Geoff Tancred was the inaugural chairman of AMH. The AMH concept had been about rationalising existing over-capacity and adjusting to the post-1979 oil crisis. It was increasingly clear that remote abattoirs were at a disadvantage without access to a direct shipping service and centralisation of cargo was a cost impediment. The AMH concept forced a rationalisation of many of the smaller regional plants in the merger, some of which were Tancreds’ owned.

Tancred Brothers, as a company, had kept the JC Hutton facility at Oxley and Innisfail in northern Queensland out of the AMH merger. By 1990 Tancred Bros was still financially strapped. When Tancred joined the AMH merger they had a need to restructure the business. In hindsight, Geoff said it might not have been the best thing to do for Tancred Bros as a company, because in the end they ‘sold the cash cow.’ Their departure from AMH in 1990 eventually marked the end of Tancred Bros as a trading entity.

Despite the enormous setback, Geoff was not finished in the processing industry, and remained keen to establish another joint venture.

Norwest Beef Industries was owned by Hooker Corporation at the time, the owner of large pastoral operation in the NT, including Victoria River Downs. Ron Ibbotson ran the business, and the Tancreds and Ibbotsons established a joint venture in 1986 named the Northern Meat Group. They began with the Northern Meat Exporters Pty Ltd abattoir at Katherine (Hookers had been a foundation investor in the business, together with founder, RF (Dick) Condon, and other investors including John Swire and Sons, AA Co and Bryce Killen.

The new entity quickly added the Innisfail abattoir in North Queensland, St George in Queensland, and Tilba in NSW. They also had boning rooms and cold stores in Cairns and Corrimal in NSW and retail and wholesale outlets in all three states, and a service kill and boning room at Brisbane’s Cannon Hill.

Packer era

Around this time, Kerry Packer had renewed his interest in establishing a meat processing business. Packer already had extensive pastoral interests through his Consolidated Pastoral Co, and was keen to get into the meat processing business. He would often ring Geoff and tell him, “Come and see me.”

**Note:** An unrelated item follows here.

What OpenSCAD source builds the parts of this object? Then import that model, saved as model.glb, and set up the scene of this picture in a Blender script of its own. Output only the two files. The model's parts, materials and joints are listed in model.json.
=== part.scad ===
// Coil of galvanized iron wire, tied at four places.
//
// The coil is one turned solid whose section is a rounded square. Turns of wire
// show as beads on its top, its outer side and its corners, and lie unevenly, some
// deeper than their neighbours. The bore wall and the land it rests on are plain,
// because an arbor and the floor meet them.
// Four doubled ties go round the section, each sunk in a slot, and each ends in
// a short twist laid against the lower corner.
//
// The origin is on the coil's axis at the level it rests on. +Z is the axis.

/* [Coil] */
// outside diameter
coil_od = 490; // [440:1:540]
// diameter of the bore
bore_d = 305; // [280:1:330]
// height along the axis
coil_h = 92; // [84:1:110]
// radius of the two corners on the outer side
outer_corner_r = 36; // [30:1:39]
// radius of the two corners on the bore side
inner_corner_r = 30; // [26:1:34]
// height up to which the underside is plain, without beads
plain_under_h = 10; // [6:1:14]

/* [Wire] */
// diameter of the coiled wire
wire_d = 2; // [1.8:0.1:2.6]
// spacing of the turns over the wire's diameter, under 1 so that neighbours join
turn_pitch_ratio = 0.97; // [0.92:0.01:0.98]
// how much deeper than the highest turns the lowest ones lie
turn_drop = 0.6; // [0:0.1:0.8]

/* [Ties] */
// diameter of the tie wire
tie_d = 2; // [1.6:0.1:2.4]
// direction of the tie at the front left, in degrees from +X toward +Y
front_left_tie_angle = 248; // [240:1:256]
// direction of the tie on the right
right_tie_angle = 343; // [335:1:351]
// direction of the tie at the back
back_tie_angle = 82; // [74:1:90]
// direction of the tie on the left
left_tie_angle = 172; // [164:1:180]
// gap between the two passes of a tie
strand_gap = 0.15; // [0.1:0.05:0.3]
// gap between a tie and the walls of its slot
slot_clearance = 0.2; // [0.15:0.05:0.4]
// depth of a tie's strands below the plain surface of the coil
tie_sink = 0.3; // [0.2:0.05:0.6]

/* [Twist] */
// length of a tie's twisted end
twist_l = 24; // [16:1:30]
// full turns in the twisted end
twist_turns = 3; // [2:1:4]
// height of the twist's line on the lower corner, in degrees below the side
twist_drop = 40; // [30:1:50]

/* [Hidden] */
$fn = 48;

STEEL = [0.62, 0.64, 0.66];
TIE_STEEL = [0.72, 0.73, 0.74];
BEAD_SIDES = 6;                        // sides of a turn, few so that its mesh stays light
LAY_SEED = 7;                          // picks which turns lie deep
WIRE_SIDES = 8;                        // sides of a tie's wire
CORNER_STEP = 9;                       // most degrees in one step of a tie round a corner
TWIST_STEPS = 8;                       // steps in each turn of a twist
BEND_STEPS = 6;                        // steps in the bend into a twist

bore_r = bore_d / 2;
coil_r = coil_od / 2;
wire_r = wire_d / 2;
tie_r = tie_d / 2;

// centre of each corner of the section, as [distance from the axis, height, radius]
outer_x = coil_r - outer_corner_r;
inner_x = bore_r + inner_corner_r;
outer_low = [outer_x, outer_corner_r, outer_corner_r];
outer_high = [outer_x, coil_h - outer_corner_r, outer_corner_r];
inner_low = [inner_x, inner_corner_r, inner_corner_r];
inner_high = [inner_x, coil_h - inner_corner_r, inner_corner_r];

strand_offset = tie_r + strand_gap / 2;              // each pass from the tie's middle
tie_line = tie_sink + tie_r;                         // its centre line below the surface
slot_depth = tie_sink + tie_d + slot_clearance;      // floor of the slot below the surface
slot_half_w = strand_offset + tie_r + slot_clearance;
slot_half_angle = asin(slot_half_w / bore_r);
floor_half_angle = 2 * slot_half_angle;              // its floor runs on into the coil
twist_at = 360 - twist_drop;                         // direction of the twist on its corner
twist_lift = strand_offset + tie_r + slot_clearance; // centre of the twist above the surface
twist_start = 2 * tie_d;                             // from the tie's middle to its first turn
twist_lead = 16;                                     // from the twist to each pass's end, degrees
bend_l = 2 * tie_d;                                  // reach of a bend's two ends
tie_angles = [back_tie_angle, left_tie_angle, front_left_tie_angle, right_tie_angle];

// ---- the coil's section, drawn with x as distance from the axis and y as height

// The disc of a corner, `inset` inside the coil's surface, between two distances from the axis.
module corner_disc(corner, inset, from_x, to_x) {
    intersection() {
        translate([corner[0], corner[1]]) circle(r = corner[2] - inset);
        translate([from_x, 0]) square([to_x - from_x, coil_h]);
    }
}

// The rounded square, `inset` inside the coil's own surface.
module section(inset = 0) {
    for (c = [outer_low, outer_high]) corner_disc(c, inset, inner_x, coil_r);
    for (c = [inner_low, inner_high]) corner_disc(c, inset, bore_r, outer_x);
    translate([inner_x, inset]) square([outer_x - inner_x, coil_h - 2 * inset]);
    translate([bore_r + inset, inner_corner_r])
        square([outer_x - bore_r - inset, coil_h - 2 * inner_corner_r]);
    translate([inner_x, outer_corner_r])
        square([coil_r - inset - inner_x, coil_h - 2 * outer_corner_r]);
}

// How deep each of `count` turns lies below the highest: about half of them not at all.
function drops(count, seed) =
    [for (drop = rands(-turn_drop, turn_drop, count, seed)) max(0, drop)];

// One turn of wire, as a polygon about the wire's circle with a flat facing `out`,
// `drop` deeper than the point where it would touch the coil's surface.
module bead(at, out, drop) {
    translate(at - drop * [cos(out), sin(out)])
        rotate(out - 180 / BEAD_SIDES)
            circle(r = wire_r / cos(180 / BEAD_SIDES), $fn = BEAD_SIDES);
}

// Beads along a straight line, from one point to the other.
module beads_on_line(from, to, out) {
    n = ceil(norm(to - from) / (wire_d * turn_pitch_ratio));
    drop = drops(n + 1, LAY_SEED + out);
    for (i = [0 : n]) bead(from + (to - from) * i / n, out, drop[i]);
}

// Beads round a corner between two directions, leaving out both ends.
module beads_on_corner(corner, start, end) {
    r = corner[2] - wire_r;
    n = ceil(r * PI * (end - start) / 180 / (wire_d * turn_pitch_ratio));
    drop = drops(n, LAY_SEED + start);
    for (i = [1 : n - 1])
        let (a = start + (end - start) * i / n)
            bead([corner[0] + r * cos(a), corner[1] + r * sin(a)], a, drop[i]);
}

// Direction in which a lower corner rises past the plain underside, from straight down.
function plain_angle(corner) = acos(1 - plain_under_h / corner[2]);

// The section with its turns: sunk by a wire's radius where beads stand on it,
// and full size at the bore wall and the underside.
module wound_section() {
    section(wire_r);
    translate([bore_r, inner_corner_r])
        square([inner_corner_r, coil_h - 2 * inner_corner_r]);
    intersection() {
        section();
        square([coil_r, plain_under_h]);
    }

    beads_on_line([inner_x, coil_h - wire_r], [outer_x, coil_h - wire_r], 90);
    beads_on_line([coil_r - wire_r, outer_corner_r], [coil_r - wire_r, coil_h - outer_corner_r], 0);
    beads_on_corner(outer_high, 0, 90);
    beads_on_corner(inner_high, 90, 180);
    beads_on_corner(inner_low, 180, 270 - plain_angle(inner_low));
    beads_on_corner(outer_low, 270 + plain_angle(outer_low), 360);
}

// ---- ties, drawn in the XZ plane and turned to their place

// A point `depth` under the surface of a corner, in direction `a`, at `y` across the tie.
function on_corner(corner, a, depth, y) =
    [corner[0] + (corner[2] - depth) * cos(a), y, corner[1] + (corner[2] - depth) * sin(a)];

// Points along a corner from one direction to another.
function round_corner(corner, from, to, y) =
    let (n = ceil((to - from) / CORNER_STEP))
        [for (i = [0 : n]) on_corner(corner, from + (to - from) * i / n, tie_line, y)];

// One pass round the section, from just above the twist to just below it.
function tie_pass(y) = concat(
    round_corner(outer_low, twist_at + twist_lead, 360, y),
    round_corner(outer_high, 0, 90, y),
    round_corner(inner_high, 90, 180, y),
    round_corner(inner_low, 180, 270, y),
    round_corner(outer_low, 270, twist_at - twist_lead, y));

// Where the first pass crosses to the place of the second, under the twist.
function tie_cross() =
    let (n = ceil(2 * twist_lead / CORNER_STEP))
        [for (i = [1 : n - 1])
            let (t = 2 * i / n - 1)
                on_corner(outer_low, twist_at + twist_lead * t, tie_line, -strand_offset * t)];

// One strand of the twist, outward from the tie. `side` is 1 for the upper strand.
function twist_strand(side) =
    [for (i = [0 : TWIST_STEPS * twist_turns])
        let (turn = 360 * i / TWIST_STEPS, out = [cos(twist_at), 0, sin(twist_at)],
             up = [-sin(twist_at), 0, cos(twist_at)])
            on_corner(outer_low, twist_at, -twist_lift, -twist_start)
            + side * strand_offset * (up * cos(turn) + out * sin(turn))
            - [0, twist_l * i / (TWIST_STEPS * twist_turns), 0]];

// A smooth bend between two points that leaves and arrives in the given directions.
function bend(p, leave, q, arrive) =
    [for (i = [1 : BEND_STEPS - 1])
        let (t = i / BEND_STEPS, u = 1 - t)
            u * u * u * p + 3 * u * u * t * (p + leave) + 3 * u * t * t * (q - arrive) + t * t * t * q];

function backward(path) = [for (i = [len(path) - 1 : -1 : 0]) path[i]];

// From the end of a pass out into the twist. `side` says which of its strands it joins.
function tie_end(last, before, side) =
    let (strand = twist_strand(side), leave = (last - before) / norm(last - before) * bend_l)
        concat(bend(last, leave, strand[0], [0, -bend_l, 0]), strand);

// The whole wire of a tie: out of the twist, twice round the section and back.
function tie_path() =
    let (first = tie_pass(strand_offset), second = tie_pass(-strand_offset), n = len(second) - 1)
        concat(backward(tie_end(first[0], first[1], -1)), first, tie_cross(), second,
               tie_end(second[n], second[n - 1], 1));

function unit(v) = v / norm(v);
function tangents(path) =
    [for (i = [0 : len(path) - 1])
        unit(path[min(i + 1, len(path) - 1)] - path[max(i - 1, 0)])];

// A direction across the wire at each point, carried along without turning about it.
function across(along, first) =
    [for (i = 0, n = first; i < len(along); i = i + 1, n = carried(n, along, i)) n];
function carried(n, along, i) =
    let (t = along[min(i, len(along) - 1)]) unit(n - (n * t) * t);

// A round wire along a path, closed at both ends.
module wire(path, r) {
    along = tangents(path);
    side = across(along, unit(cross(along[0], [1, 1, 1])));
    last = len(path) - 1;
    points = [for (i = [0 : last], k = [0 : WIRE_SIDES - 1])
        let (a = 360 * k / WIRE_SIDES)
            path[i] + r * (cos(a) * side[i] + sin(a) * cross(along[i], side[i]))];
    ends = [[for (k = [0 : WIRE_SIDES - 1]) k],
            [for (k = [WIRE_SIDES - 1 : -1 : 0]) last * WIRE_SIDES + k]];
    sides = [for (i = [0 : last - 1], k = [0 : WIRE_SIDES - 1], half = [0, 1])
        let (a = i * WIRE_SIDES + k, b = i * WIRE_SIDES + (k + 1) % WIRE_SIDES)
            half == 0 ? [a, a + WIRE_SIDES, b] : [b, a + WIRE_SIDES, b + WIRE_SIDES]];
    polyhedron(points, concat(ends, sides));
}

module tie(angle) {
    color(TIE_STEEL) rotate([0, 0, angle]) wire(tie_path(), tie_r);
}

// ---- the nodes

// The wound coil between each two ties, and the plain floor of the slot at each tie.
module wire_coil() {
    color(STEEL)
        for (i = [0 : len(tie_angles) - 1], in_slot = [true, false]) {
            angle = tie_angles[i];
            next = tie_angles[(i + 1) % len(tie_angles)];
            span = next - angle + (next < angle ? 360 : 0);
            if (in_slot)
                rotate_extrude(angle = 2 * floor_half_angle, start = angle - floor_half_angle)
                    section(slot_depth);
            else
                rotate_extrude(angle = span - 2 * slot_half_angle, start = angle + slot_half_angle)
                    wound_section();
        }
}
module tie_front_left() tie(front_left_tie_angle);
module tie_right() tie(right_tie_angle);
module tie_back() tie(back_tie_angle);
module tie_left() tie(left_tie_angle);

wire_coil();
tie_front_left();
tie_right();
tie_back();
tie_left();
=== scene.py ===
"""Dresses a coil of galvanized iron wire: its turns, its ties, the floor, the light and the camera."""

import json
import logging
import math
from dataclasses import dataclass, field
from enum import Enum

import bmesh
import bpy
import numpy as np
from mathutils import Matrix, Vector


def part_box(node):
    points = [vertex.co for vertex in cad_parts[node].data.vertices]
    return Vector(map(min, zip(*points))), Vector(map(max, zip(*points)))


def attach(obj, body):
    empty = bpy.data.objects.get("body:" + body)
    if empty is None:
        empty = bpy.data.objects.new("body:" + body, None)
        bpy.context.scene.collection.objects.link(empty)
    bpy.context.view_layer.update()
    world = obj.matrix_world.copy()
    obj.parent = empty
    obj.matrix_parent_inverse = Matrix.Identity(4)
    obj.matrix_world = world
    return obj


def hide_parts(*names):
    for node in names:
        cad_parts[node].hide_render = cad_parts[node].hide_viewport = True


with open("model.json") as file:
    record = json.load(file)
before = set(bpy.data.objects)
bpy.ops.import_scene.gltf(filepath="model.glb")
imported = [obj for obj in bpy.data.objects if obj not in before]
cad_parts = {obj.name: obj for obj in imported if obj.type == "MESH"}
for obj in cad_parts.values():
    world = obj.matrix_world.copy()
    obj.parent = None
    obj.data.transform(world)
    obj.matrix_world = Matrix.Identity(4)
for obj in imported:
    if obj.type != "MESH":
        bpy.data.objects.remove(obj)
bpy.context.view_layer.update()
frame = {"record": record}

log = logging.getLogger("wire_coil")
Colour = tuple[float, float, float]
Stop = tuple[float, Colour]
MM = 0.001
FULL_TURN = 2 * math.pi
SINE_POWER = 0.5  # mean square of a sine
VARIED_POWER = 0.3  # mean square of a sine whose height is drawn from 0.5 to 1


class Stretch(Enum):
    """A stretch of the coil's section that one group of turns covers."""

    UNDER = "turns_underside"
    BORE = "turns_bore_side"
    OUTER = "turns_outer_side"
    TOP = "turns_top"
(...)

Geoff would turn up a few weeks later.

Ron Ibbotson passed away in June 1994, and Geoff and Kerry Packer bought his son, Paul, out of the business, eventually forming the Consolidated Meat Group (CMG).

The strategy with Packer had always been to build a ‘super plant’ and they began to look at a number of possible sites for the project with land under contract in more than one location. AMH, by this stage, had abandoned Beaudesert, but this was at the top of Geoff’s list as he still felt it was an excellent site for his super plant concept.

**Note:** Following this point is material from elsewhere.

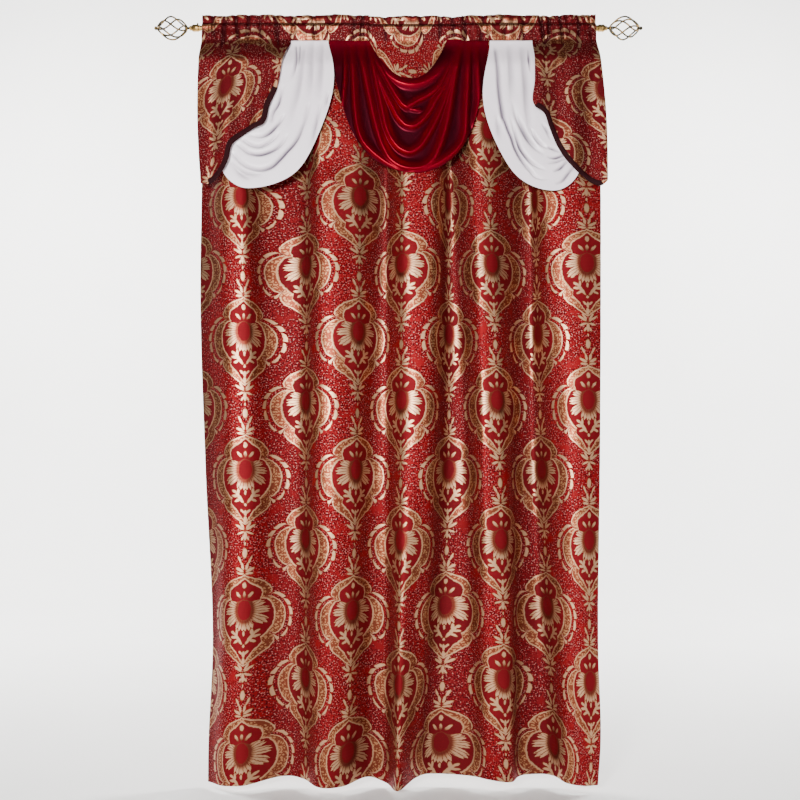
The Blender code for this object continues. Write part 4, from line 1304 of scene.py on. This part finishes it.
def antique_metal(name, colours, low, high):
    """Antique bronze paint on steel, rubbed back to brass where its wear lies over low to high: dark bronze
    elsewhere, warm worn spots."""
    material, tree = new_material(name)
    spot = add(tree, "ShaderNodeTexCoord").outputs["Object"]
    wear = add(tree, "ShaderNodeTexNoise", {"Vector": spot, "Scale": 1 / WEAR_CELL, "Detail": 4.0})
    grain = add(tree, "ShaderNodeTexNoise", {"Vector": spot, "Scale": 1 / PAINT_GRAIN})
    rubbed = add(tree, "ShaderNodeMapRange", {"Value": wear, "From Min": low, "From Max": high},
                 interpolation_type="SMOOTHSTEP")
    end_material(tree, rubbed, (*colours.bronze, 1), colours.rubbed, {
        "Metallic": 1.0,
        "Roughness": add(tree, "ShaderNodeMapRange", {"Value": rubbed, "To Min": 0.42, "To Max": 0.28}),
        "Normal": add(tree, "ShaderNodeBump", {"Strength": 0.2, "Distance": 0.2 * MM, "Height": grain}),
    })
    return material


def painted_stage():
    """Matt pale paint with a faint mottle, so the floor isn't one flat tone."""
    material, tree = new_material("matt pale stage paint")
    spot = add(tree, "ShaderNodeTexCoord").outputs["Object"]
    mottle = add(tree, "ShaderNodeTexNoise", {"Vector": spot, "Scale": 3.0})
    end_material(tree, mottle, (*linear("#F7F6F4"), 1), linear("#F2F1EF"), {"Roughness": 0.9})
    return material


def make_stage():
    """A pale floor that sweeps up into a backdrop, far enough off to look at the piece from behind."""
    sweep = [
        (SWEEP_RADIUS * math.sin(a), SWEEP_RADIUS * (1 - math.cos(a)))
        for a in (math.radians(9 * k) for k in range(11))
    ]
    profile = [(STAGE_FRONT - SWEEP_RADIUS, STAGE_TOP)] + [(STAGE_FRONT - y, z) for y, z in sweep[::-1]]
    profile += [(STAGE_BACK + y, z) for y, z in sweep] + [(STAGE_BACK + SWEEP_RADIUS, STAGE_TOP)]
    points = [(x, y, FLOOR + z) for y, z in profile for x in (-STAGE_SIDE, STAGE_SIDE)]
    faces = [(2 * k, 2 * k + 1, 2 * k + 3, 2 * k + 2) for k in range(len(profile) - 1)]
    stage = put_in_scene("stage", smooth_mesh("stage", points, faces))
    stage.data.materials.append(painted_stage())


def area_light(name, place, target, size, power):
    """A soft square light that faces a point."""
    data = bpy.data.lights.new(name, "AREA")
    data.shape = "SQUARE"
    data.size = size
    data.energy = power
    light = put_in_scene(name, data)
    light.location = place
    light.visible_camera = False
    x, y, z = (end - start for start, end in zip(place, target))
    light.rotation_euler = (math.atan2(math.hypot(x, y), -z), 0, math.atan2(-x, y))


def make_lights():
    """Soft studio light from the front, a little from the left, and an even pale surround."""
    for row in LIGHTS:
        area_light(*row)
    world = bpy.data.worlds.new("studio")
    bpy.context.scene.world = world
    world.use_nodes = True
    background = world.node_tree.nodes["Background"]
    background.inputs["Color"].default_value = (1, 1, 1, 1)
    background.inputs["Strength"].default_value = SURROUND


def make_camera():
    """The camera at the photograph's angle: low, looking a little up."""
    data = bpy.data.cameras.new("camera")
    data.sensor_width = SENSOR
    data.lens = LENS
    camera = put_in_scene("camera", data)
    camera.location = CAMERA_PLACE
    camera.rotation_euler = (CAMERA_TILT, 0, 0)
    bpy.context.scene.camera = camera


def material_once(name, maker):
    """A material made the first time that it is asked for."""
    return bpy.data.materials.get(name) or maker()


class MakePanel(bpy.types.Operator):
    """Dresses the panel in woven jacquard with its folds, pocket, header and hem"""

    bl_idname = "curtain.make_panel"
    bl_label = "Panel"

    def execute(self, context):
        colours = context.scene.curtain_colours
        material = material_once("woven damask jacquard", lambda: jacquard(colours))
        make_panel(context.scene.curtain_sizes, material)
        return {"FINISHED"}


class MakeValance(bpy.types.Operator):
    """Dresses both valance halves and binds the slanted edges of their jabots"""

    bl_idname = "curtain.make_valance"
    bl_label = "Valance and bindings"

    def execute(self, context):
        sizes, colours = context.scene.curtain_sizes, context.scene.curtain_colours
        cloth_material = material_once("woven damask jacquard", lambda: jacquard(colours))
        tape = woven_tape("woven maroon binding tape", colours.binding)
        for side_name in JABOTS:
            make_valance(side_name, sizes, cloth_material)
            make_binding(side_name, sizes, tape)
        return {"FINISHED"}


class MakeSwags(bpy.types.Operator):
    """Dresses the white swags and the burgundy one in satin"""

    bl_idname = "curtain.make_swags"
    bl_label = "Swags"

    def execute(self, context):
        sizes, colours = context.scene.curtain_sizes, context.scene.curtain_colours
        white = satin("white warp satin", colours.white, colours.white_shade, 0.38, 0.0, 0.8)
        burgundy = satin("burgundy warp satin", colours.burgundy, colours.burgundy_shade, 0.32, 0.7, 0.05)
        make_swag("swag_red", sizes, burgundy, "burgundy_satin")
        make_swag("swag_white_left", sizes, white, "white_satin")
        make_swag("swag_white_right", sizes, white, "white_satin")
        return {"FINISHED"}


class MakeFinials(bpy.types.Operator):
    """Makes both wire cage finials and finishes the rod, the collars and the set screw"""

    bl_idname = "curtain.make_finials"
    bl_label = "Finials and rod"

    def execute(self, context):
        sizes, colours = context.scene.curtain_sizes, context.scene.curtain_colours
        bronze = antique_metal("rubbed antique bronze", colours, 0.45, 0.68)
        brass = antique_metal("worn antique brass", colours, 0.15, 0.55)
        tree = wires_tree()
        make_finial("left", -1, tree, sizes, bronze)
        make_finial("right", 1, tree, sizes, bronze)
        metals = {"rod": brass, "collar_left": brass, "collar_right": brass, "set_screw": bronze}
        for node, metal in metals.items():
            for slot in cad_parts[node].material_slots:
                slot.material = metal
        return {"FINISHED"}


class MakeStitches(bpy.types.Operator):
    """Sews the rows of stitches of the header, the pocket and the hem"""

    bl_idname = "curtain.make_stitches"
    bl_label = "Stitches"

    def execute(self, context):
        thread = woven_tape("spun red sewing thread", linear("#5A0B10"))
        make_stitches(context.scene.curtain_sizes, thread)
        return {"FINISHED"}


class MakeStage(bpy.types.Operator):
    """Sets the pale stage, the soft lights and the camera"""

    bl_idname = "curtain.make_stage"
    bl_label = "Stage"

    def execute(self, context):
        make_stage()
        make_lights()
        make_camera()
        return {"FINISHED"}


class CurtainSidebar(bpy.types.Panel):
    """Sizes, colours and makers of the curtain"""

    bl_idname = "VIEW3D_PT_curtain"
    bl_label = "Curtain"
    bl_space_type = "VIEW_3D"
    bl_region_type = "UI"
    bl_category = "Curtain"

    def draw(self, context):
        for group in (context.scene.curtain_sizes, context.scene.curtain_colours):
            box = self.layout.box()
            for name in group.__annotations__:
                box.prop(group, name)
        for maker in MAKERS:
            self.layout.operator(maker.bl_idname)


MAKERS = (MakePanel, MakeValance, MakeSwags, MakeFinials, MakeStitches, MakeStage)
CLASSES = (CurtainSizes, CurtainColours, *MAKERS, CurtainSidebar)


def register():
    """Registers the classes and their settings on the scene."""
    for item in CLASSES:
        bpy.utils.register_class(item)
    bpy.types.Scene.curtain_sizes = bpy.props.PointerProperty(type=CurtainSizes)
    bpy.types.Scene.curtain_colours = bpy.props.PointerProperty(type=CurtainColours)


def unregister():
    """Takes the settings and the classes away again."""
    del bpy.types.Scene.curtain_colours
    del bpy.types.Scene.curtain_sizes
    for item in reversed(CLASSES):
        bpy.utils.unregister_class(item)


def main():
    """Makes every part in order."""
    register()
    bpy.ops.curtain.make_panel()
    bpy.ops.curtain.make_valance()
    bpy.ops.curtain.make_swags()
    bpy.ops.curtain.make_finials()
    bpy.ops.curtain.make_stitches()
    bpy.ops.curtain.make_stage()


if __name__ == "__main__":
    main()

Around June 1994, Smorgon took a decision to get out of the meat business for a second time and so put its five plants, including the two former Angliss plants at Townsville and Rockhampton, on the market.  In hindsight, Geoff felt that had they stuck to the original strategy of a greenfield super plant, they would have made a killing.  However, they entered into discussions with David Smorgon and his plant manager Kevin Howie, and soon agreed on the purchase of CQME Lakes Creek, near Rockhampton. They inspected a second processing facility at Townsville, but felt it would cost too much to refurbish, and the site was eventually demolished, to make way for housing, as Townsville expanded.

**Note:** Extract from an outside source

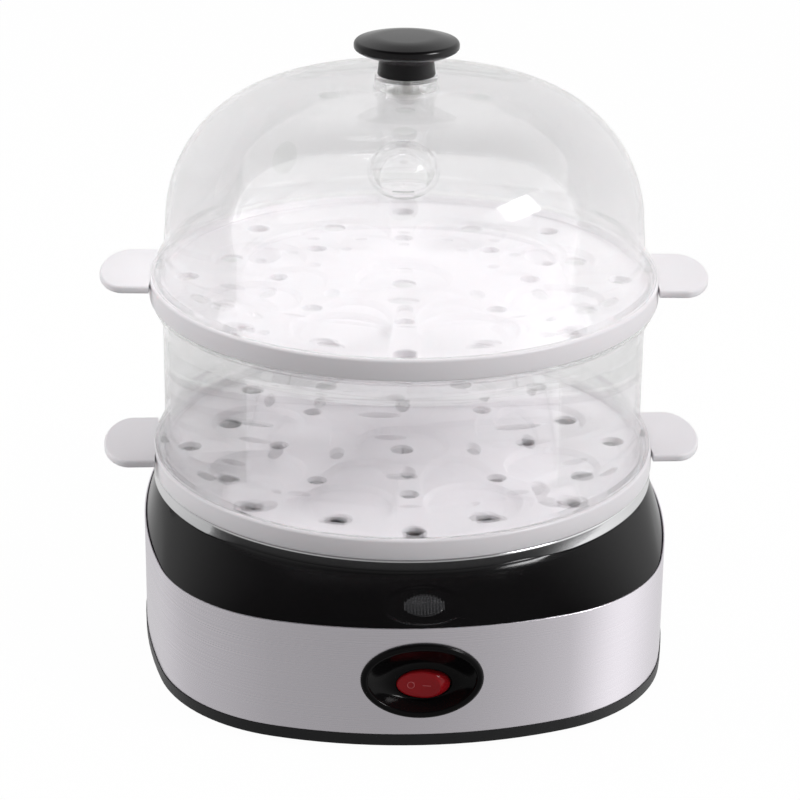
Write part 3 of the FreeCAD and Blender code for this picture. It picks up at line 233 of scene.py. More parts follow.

After purchasing Rockhampton the Packer/Tancred partnership invested heavily in upgrading it. According to Geoff, the philosophy in CMG was very much about being the biggest and the best, rather than the most profitable and they soon had it cranked up to 2200-2300 per day, the largest in the country at the time.

Geoff decided to leave the joint venture in the middle of 1999 after five years.  It had become increasingly difficult to reconcile the way the Packers did business with the Tancred style of management.

The business also hadn’t done terribly well and there were complexities with the CMG structure that other businesses didn’t face. These included processing cattle from CMG’s pastoral interests at certain prices, which did nothing for the bottom line. The joint venture agreement gave Packer the upper-hand, and they began to bring in the ‘high flyers’ who had little empathy with the business. Geoff sold Tancreds’ stake in CMG in 1999.

Within three years Packer let most of the staff go and entered a joint venture with Teys Bros to run it. Geoff is not sure, but he suspects that the tough financial lessons learned by the Packers over this period would have allowed Allan Teys to negotiate a more practical arrangement with Kerry Packer than he might otherwise have done.

Tancreds’ departure from CMG essentially marked the end of the Tancred involvement in the meat processing business. They operated a mutton boning room in Brisbane for a few years, and held a small shareholding in Peter Greenham’s hot boning operation at Tongala in Victoria, but have since largely been out of the meat business.

The family now manages a range of property investments which include some pastoral interests, but the meat days are now well behind them.

Geoff still flirted with the ‘super plant’ concept for a few more years, but needed a more flexible US beef quota management system to make it viable.

Indelible mark

The Tancred family has left an indelible mark on the Australian meat industry and Geoff’s entrepreneurial flair – while it wasn’t always successful – helped catapult the industry and the country to a premier position in the global red meat marketplace.

However, like all the post war red meat processing companies he competed with, few exist today, a testimony to the low margin environment and the dynamics of change that they constantly struggled to manage.